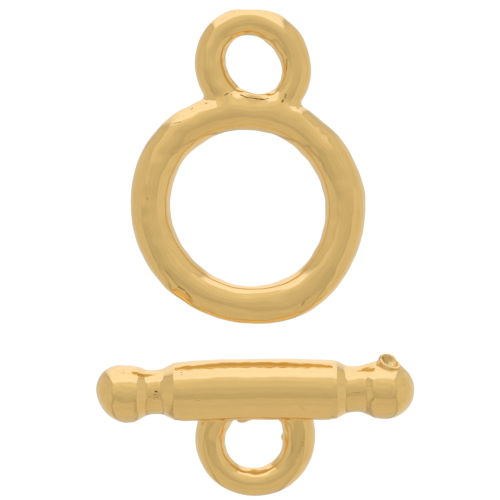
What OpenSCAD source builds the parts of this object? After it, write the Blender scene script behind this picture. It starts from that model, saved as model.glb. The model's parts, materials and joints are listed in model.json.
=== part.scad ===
// Toggle clasp for a necklace or bracelet: a cast ring with an eye, and a cast bar with an eye.
// Both pieces lie on a surface as they do by themselves. Millimetres, +Z up, +Y from bar to ring.

/* [Ring] */
// Outer diameter of the round ring
ring_outer_d = 10.5; // [9:0.1:13]
// Thickness of the ring's round section
ring_wire_d = 1.74; // [1.4:0.02:2.1]
// How far the ring's eye leans from upright, clockwise, in degrees
ring_lean = 2; // [-5:0.5:5]
// How far the ring lies to the left of the bar's middle
ring_shift = 0.29; // [0:0.01:0.8]

/* [Ring eye] */
// Diameter of the reamed hole in the ring's eye
ring_eye_hole_d = 2.54; // [2.2:0.02:2.9]
// Thickness of the ring eye's round section
ring_eye_wire_d = 1.34; // [1.1:0.02:1.6]
// How far the ring's rim reaches into the eye's hole, where the reamer flattens it
ring_eye_overlap = 0.15; // [0.05:0.01:0.25]
// Depth of metal that the reamer takes all round the eye's hole
ream_depth = 0.02; // [0.01:0.01:0.04]
// Inside radius of the metal web in the corner between ring and eye
web_r = 0.25; // [0.15:0.01:0.4]
// Thickness of that web
web_wire_d = 0.8; // [0.5:0.02:1]

/* [Bar] */
// Length of the bar over its two knobs
bar_length = 14.2; // [12:0.1:18]
// Diameter of the bar's body
bar_body_d = 2.67; // [2.3:0.01:3]
// Diameter of the bar at the thinnest point of each neck
bar_neck_d = 1.96; // [1.6:0.02:2.2]
// Radius of the hollow curve that forms each neck
neck_curve_r = 1.8; // [1.5:0.05:2.2]
// Diameter of the round knob on each end
knob_d = 2.57; // [2.3:0.01:2.8]
// How far the bar is turned on the surface, counter-clockwise, in degrees
bar_turn = 0.8; // [-3:0.1:3]

/* [Bar eye] */
// Diameter of the hole in the bar's eye
bar_eye_hole_d = 2.68; // [2.3:0.02:3]
// Thickness of the bar eye's round section
bar_eye_wire_d = 1.34; // [1.1:0.02:1.6]
// Distance from the bar's axis to the middle of its eye
bar_eye_drop = 2.15; // [1.9:0.01:2.6]

/* [Casting marks] */
// Diameter of the broken end of the casting stub on the right knob
stub_d = 1.06; // [0.6:0.02:1.2]
// Diameter of that stub at its root inside the knob
stub_root_d = 1.74; // [1.2:0.02:1.8]
// Height of the stub above the knob
stub_height = 0.16; // [0.08:0.01:0.3]
// Diameter of the cast bead under the bar's body
body_bead_d = 0.56; // [0.3:0.02:0.7]
// Diameter of the cast bead inside the bar's eye
eye_bead_d = 0.6; // [0.3:0.02:0.8]

/* [Layout] */
// Clear space between the ring's rim and the bar's body, as they lie
lay_gap = 1.61; // [0.5:0.01:4]

/* [Hidden] */
$fn = 96;
gold = [0.84, 0.66, 0.36];

ring_r = ring_outer_d / 2;
ring_wire_r = ring_wire_d / 2;
ring_eye_hole_r = ring_eye_hole_d / 2;
ring_eye_wire_r = ring_eye_wire_d / 2;
ring_eye_cast_r = ring_eye_hole_r - ream_depth;
ring_eye_outer_r = ring_eye_cast_r + ring_eye_wire_d;
ring_eye_pitch = ring_r + ring_eye_hole_r - ring_eye_overlap;

bar_body_r = bar_body_d / 2;
knob_r = knob_d / 2;
knob_x = bar_length / 2 - knob_r;
// The neck's curve bites a little into the knob's circle, so that the two meet in a clean line
neck_bite = 0.02;
neck_curve_y = bar_neck_d / 2 + neck_curve_r;
knob_to_curve = neck_curve_r + knob_r - neck_bite;
neck_x = knob_x - sqrt(pow(knob_to_curve, 2) - pow(neck_curve_y, 2));
// Where the neck meets the knob, on the line between the centres of their two circles
neck_end_x = knob_x - (knob_x - neck_x) * (knob_r - neck_bite / 2) / knob_to_curve;

bar_eye_wire_r = bar_eye_wire_d / 2;
bar_eye_mean_r = bar_eye_hole_d / 2 + bar_eye_wire_r;

// The ring lies flat on its thickest part. The bar lies on its thickest part and on the far end of
// its eye, which rolls it about its own axis
ring_z = max(ring_wire_r, ring_eye_wire_r);
bar_z = max(bar_body_r, knob_r);
bar_roll = asin((bar_z - bar_eye_wire_r) / (bar_eye_drop + bar_eye_mean_r));

// Shares of the sizes above, read from where each mark lies on the casting
stub_azimuth = 78;
stub_elevation = 27;
stub_root_depth = knob_r * 0.3;
stub_dish_r = stub_d * 0.9;
stub_dish_depth = stub_height * 0.6;
body_bead_x = -0.19 * bar_body_d;
eye_bead_angle = -2;
// The middle of each cast bead lies this share of its diameter under the metal's surface
bead_sunk_share = 0.15;

// The origin is the middle of the whole layout, so the two reaches along Y set each piece's place
reach_up = ring_eye_pitch * cos(ring_lean) + ring_eye_outer_r;
reach_down = bar_eye_drop * cos(bar_roll) * cos(bar_turn) + bar_eye_wire_r
    + bar_eye_mean_r * sqrt(pow(cos(bar_roll) * cos(bar_turn), 2) + pow(sin(bar_turn), 2));
bar_to_ring = bar_body_r + lay_gap + ring_r;
bar_y = reach_down - (reach_up + bar_to_ring + reach_down) / 2;
ring_y = bar_y + bar_to_ring;

// A closed ring of round section, flat in the XY plane
module round_ring(mean_r, wire_r) {
    rotate_extrude()
        translate([mean_r, 0])
            circle(r = wire_r);
}

// The web in one corner between ring and eye: a short bend of thinner section about the corner's centre
module corner_web() {
    embed = 0.01;
    to_ring = ring_r + web_r - embed;
    to_eye = ring_eye_outer_r + web_r - embed;
    at_ring = acos((pow(to_ring, 2) + pow(ring_eye_pitch, 2) - pow(to_eye, 2))
        / (2 * to_ring * ring_eye_pitch));
    at_eye = acos((pow(to_eye, 2) + pow(ring_eye_pitch, 2) - pow(to_ring, 2))
        / (2 * to_eye * ring_eye_pitch));
    rotate([0, 0, 90 - at_ring])
        translate([to_ring, 0, 0])
            rotate([0, 0, at_ring + at_eye])
                rotate_extrude(angle = 180 - at_ring - at_eye)
                    translate([web_r + web_wire_d / 2, 0])
                        circle(d = web_wire_d);
}

module toggle_ring() {
    color(gold)
        translate([-ring_shift, ring_y, ring_z])
            rotate([0, 0, -ring_lean])
                difference() {
                    union() {
                        round_ring(ring_r - ring_wire_r, ring_wire_r);
                        translate([0, ring_eye_pitch, 0])
                            round_ring(ring_eye_cast_r + ring_eye_wire_r, ring_eye_wire_r);
                        corner_web();
                        mirror([1, 0, 0])
                            corner_web();
                    }
                    translate([0, ring_eye_pitch, 0])
                        cylinder(h = 2 * ring_wire_d, r = ring_eye_hole_r, center = true);
                }
}

// Half of the bar's turned outline, as [radius, distance along the bar]
module half_outline() {
    difference() {
        square([bar_body_r, neck_end_x]);
        translate([neck_curve_y, neck_x])
            circle(r = neck_curve_r);
    }
    intersection() {
        translate([0, knob_x])
            circle(r = knob_r);
        translate([0, knob_x - knob_r])
            square([knob_r, knob_d]);
    }
}

module turned_bar() {
    rotate([0, 90, 0])
        rotate_extrude() {
            half_outline();
            mirror([0, 1])
                half_outline();
        }
}

// The stub that was left where the casting broke off its feed, with a dished end
module casting_stub() {
    translate([knob_x, 0, 0])
        rotate([0, 90 - stub_elevation, stub_azimuth])
            difference() {
                translate([0, 0, knob_r - stub_root_depth])
                    cylinder(h = stub_root_depth + stub_height, d1 = stub_root_d, d2 = stub_d);
                translate([0, 0, knob_r + stub_height + stub_dish_r - stub_dish_depth])
                    sphere(r = stub_dish_r);
            }
}

// The bead under the bar's body, on the side of the eye
module body_bead() {
    translate([body_bead_x, body_bead_d * bead_sunk_share - bar_body_r, 0])
        sphere(d = body_bead_d);
}

// The bead on the inner side of the bar's eye, seen from the eye's middle
module eye_bead() {
    rotate([0, 0, eye_bead_angle])
        translate([bar_eye_hole_d / 2 + eye_bead_d * bead_sunk_share, 0, 0])
            sphere(d = eye_bead_d);
}

module toggle_bar() {
    color(gold)
        translate([0, bar_y, bar_z])
            rotate([0, 0, bar_turn]) {
                rotate([bar_roll, 0, 0]) {
                    turned_bar();
                    body_bead();
                    translate([0, -bar_eye_drop, 0]) {
                        round_ring(bar_eye_mean_r, bar_eye_wire_r);
                        eye_bead();
                    }
                }
                casting_stub();
            }
}

toggle_ring();
toggle_bar();
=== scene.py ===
import json
import math

import bmesh
import bpy
import numpy as np
from mathutils import Matrix, Vector


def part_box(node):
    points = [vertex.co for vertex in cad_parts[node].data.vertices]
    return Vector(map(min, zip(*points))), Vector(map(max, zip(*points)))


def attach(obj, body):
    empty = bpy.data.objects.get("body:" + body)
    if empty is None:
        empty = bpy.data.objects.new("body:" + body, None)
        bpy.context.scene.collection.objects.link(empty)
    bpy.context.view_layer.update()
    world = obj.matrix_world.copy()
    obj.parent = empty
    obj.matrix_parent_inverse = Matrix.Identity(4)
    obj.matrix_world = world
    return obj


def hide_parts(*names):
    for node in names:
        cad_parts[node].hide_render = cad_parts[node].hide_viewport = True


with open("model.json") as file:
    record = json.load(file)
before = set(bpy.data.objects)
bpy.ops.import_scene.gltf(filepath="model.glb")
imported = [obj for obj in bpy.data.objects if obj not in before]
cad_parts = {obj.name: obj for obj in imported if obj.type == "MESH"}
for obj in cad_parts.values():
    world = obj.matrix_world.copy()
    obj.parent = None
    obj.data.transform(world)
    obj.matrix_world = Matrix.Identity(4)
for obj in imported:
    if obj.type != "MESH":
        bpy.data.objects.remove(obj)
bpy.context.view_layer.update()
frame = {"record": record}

# Ring casting
# A round ring and the eye on its rim, cast in one piece of white metal and gold plated. The mould was
# not quite true, so both are slightly oval and wavy, and the top of the eye was ground flat.
MM = 0.001
ring_low, ring_high = (np.array(corner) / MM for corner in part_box("toggle_ring"))
mounts = {mount["name"]: mount for mount in frame["record"]["mounts"]}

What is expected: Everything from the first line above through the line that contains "ring_shift = 0.29; // [0:0.01:0.8]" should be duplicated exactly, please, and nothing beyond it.

Final answer:
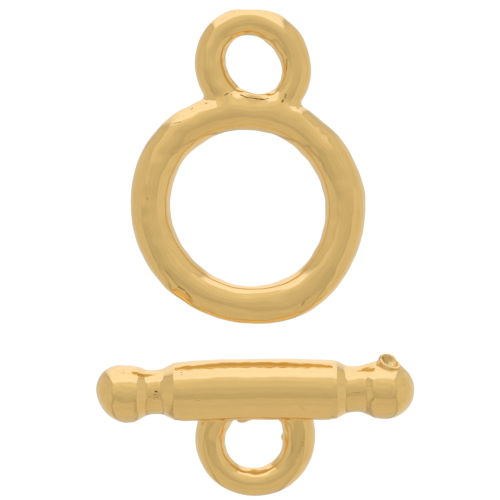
What OpenSCAD source builds the parts of this object? After it, write the Blender scene script behind this picture. It starts from that model, saved as model.glb. The model's parts, materials and joints are listed in model.json.
=== part.scad ===
// Toggle clasp for a necklace or bracelet: a cast ring with an eye, and a cast bar with an eye.
// Both pieces lie on a surface as they do by themselves. Millimetres, +Z up, +Y from bar to ring.

/* [Ring] */
// Outer diameter of the round ring
ring_outer_d = 10.5; // [9:0.1:13]
// Thickness of the ring's round section
ring_wire_d = 1.74; // [1.4:0.02:2.1]
// How far the ring's eye leans from upright, clockwise, in degrees
ring_lean = 2; // [-5:0.5:5]
// How far the ring lies to the left of the bar's middle
ring_shift = 0.29; // [0:0.01:0.8]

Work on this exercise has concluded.